課堂上,大三學生問了一個有點內涵的問題:老師,什麼原因讓你這麼多年依舊喜歡做紀錄片?我頓了一下,哲學性如果解釋太深,小子很難懂。

於是我舉例子:有個機會,你帶著攝影機去到一個不知名的邊疆小村、遇到完全陌生的人們。他們又窮又背,但老農隨手掏出褲袋裡乾癟的廉價菸草非得要你老兄來一根還幫著點火;老阿嬤用長繭又龜裂的卡煤之手緊握來客表達歡迎;兒子拉你進門廳、蹲坐火塘前喝茶煮酒烤烤暖;媳婦則是賢慧大方,非得留人下來吃頓飯;如果家裡有雞有豬有老酒,絕不會吝嗇藏私。來客能否領受招待是一回事,但山村人的熱情絕不打折扣。
兩造,完全陌生。因為拍攝紀錄片,連在一起。
握過寒冬中冰冷的農人之掌後,就能體會到這些單純的人們如何透過肢體語言與家中僅有,表達信任與友善。最後,如果因為你的影像話語權,讓他們的生活處境能夠得到關注。
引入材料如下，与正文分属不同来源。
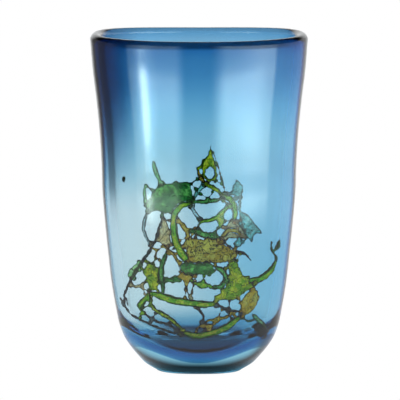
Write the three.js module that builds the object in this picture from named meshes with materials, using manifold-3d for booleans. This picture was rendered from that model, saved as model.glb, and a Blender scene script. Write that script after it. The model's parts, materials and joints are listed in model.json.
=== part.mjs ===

這,會不會讓人喜歡紀錄片??
當然,世界上不只是窮的地方需要關注,越文明的社會,其實有越多被踩在腳底視而不見、但卻應該被討論的事兒、或者該留下的文化瑰寶。

個人創作之外,如果以電視台規模來說,越能鎖定時代重要事件作深刻紀錄與反省的,當然會是比較有格局的頻道。反之,(...)。不過,要培養高階紀錄片製作團隊無法是個短期計畫。白駒過隙,只想想、嘴講講,三、五年很快就過了。
紀錄片訓練會帶來職業病。連走路看到人行道一根猢猻樹站歪了,都想拍部片子說明一下它為何挺不直。
有點扯遠。我記錄(動詞)、故我在;我坐辦公室、故我發思古幽情...。
新聞、專題報導、類紀錄、人物紀錄片、議題紀錄片、電影規格紀錄片,以上,分別有著不同層次的精神區別。但技術上來說,想得越深邃、拍得越細膩、剪得越崩潰、越需要換顆新鮮的肝、以及混音後製的 cue sheet 寫得越滿越豐富,通常就越往高階或是電影紀錄片的方向邁進。